● Exercise prompt:
Quote the whole listing word for word, please.

BEGIN Data lines

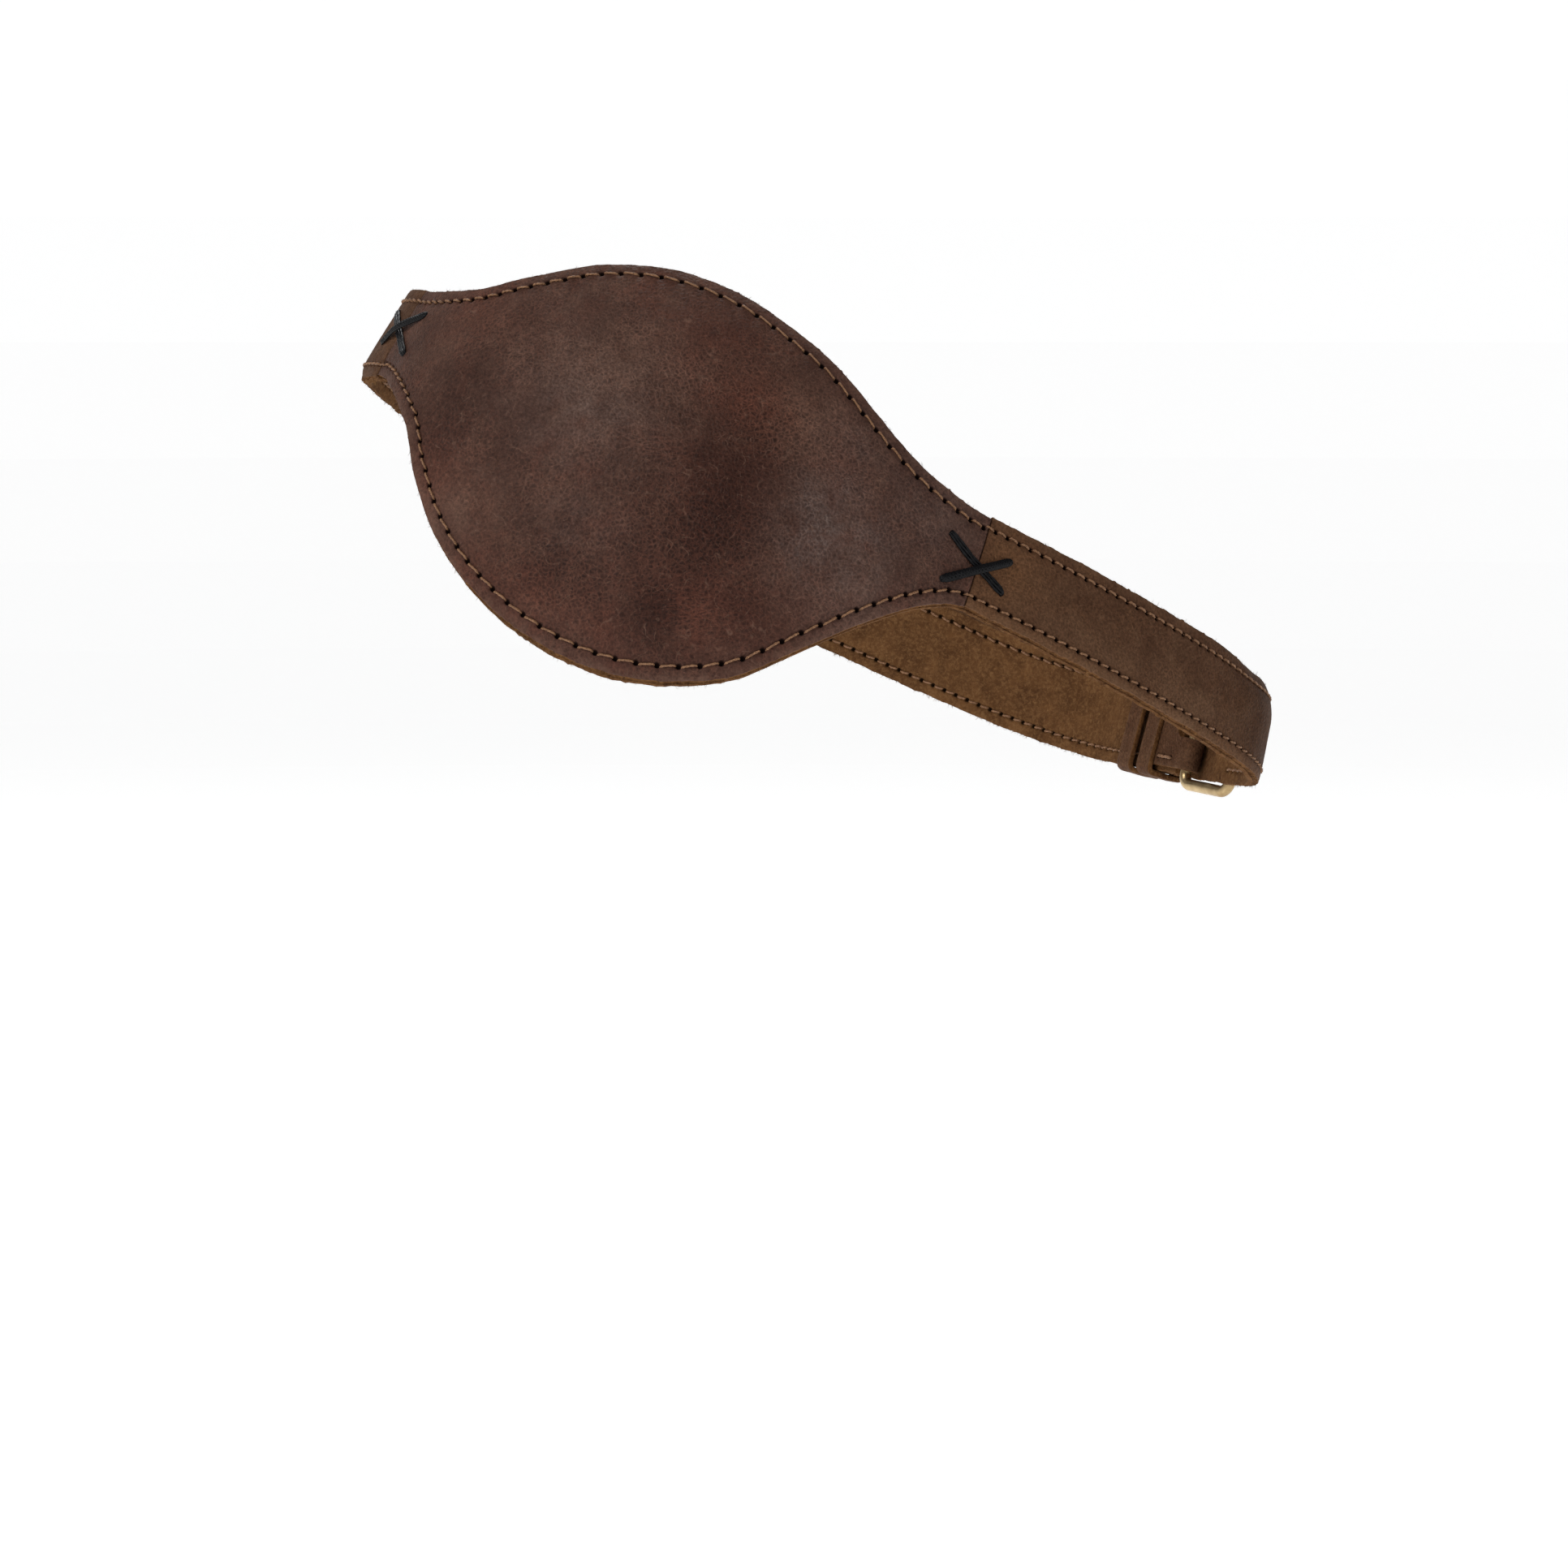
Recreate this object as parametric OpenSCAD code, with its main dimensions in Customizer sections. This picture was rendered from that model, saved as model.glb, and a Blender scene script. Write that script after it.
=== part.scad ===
// Leather eye patch for the wearer's left eye, on a stitched strap with a small buckle behind the head.
// It is drawn as worn on an upright head: -Y is the way the face looks, +X the wearer's left, +Z up.
// The origin is the centre of the ring that the strap makes round the head.

/* [Ring round the head] */
// Bend radius across the brow
brow_r = 43; // [38:1:50]
// Angle that the brow bend turns through
brow_turn = 34; // [28:1:40]
// Bend radius along the temple and over the ear
side_r = 127; // [110:1:140]
// Angle that the side bend turns through
side_turn = 85; // [80:1:88]
// Bend radius at the back corners of the head
back_r = 41; // [38:1:44]
// How far the front of the ring is lifted above the back, in degrees
pitch = 26; // [15:1:35]
// Inward lean of the band's top edge at the brow
lean_front = 6; // [0:1:10]
// Inward lean of the band's top edge at the temple
lean_side = 19; // [5:1:22]
// Inward lean of the band's top edge at the back
lean_back = 10; // [0:1:15]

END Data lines

● Answer for the task:
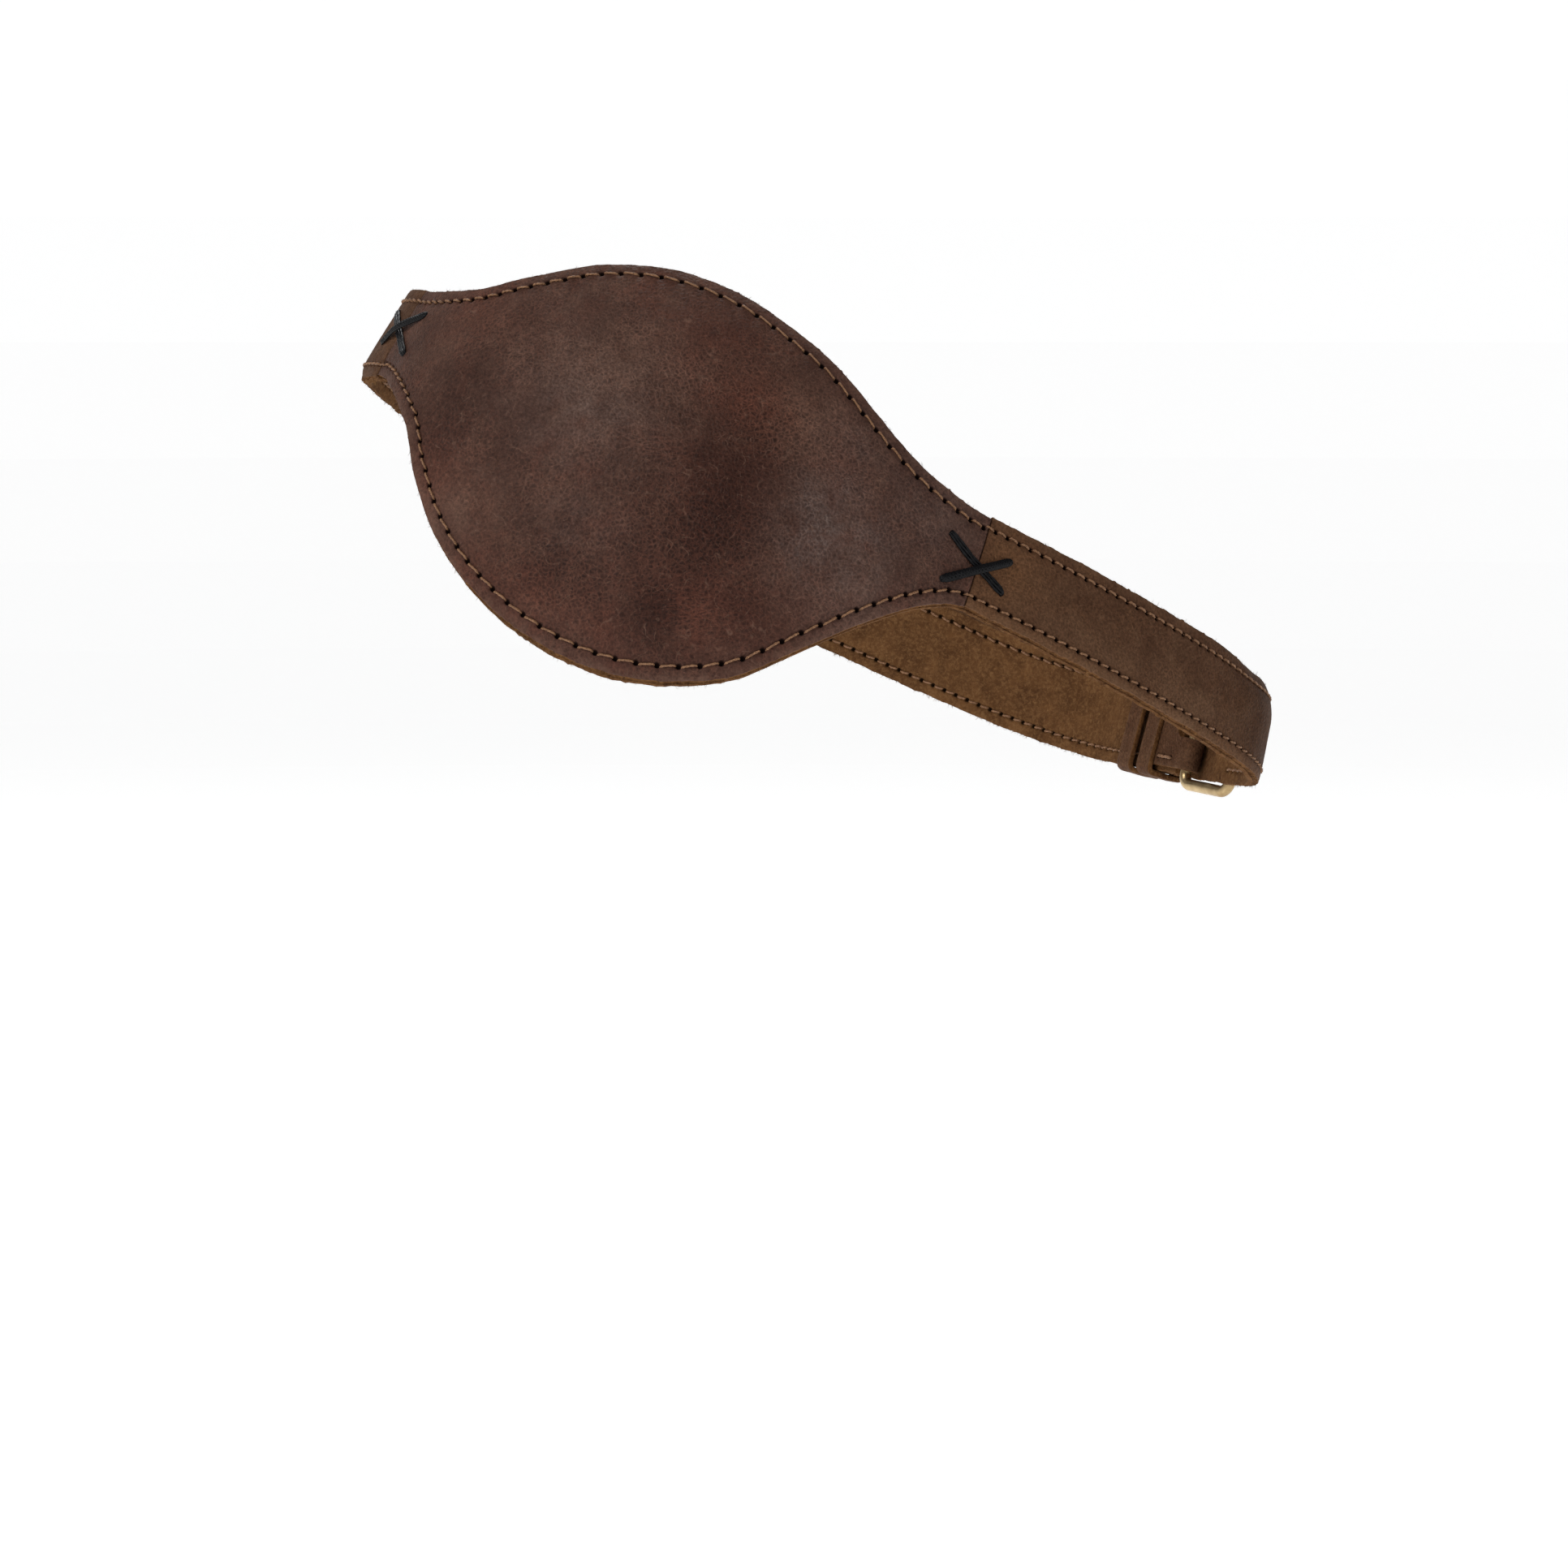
Recreate this object as parametric OpenSCAD code, with its main dimensions in Customizer sections. This picture was rendered from that model, saved as model.glb, and a Blender scene script. Write that script after it.
=== part.scad ===
// Leather eye patch for the wearer's left eye, on a stitched strap with a small buckle behind the head.
// It is drawn as worn on an upright head: -Y is the way the face looks, +X the wearer's left, +Z up.
// The origin is the centre of the ring that the strap makes round the head.

/* [Ring round the head] */
// Bend radius across the brow
brow_r = 43; // [38:1:50]
// Angle that the brow bend turns through
brow_turn = 34; // [28:1:40]
// Bend radius along the temple and over the ear
side_r = 127; // [110:1:140]
// Angle that the side bend turns through
side_turn = 85; // [80:1:88]
// Bend radius at the back corners of the head
back_r = 41; // [38:1:44]
// How far the front of the ring is lifted above the back, in degrees
pitch = 26; // [15:1:35]
// Inward lean of the band's top edge at the brow
lean_front = 6; // [0:1:10]
// Inward lean of the band's top edge at the temple
lean_side = 19; // [5:1:22]
// Inward lean of the band's top edge at the back
lean_back = 10; // [0:1:15]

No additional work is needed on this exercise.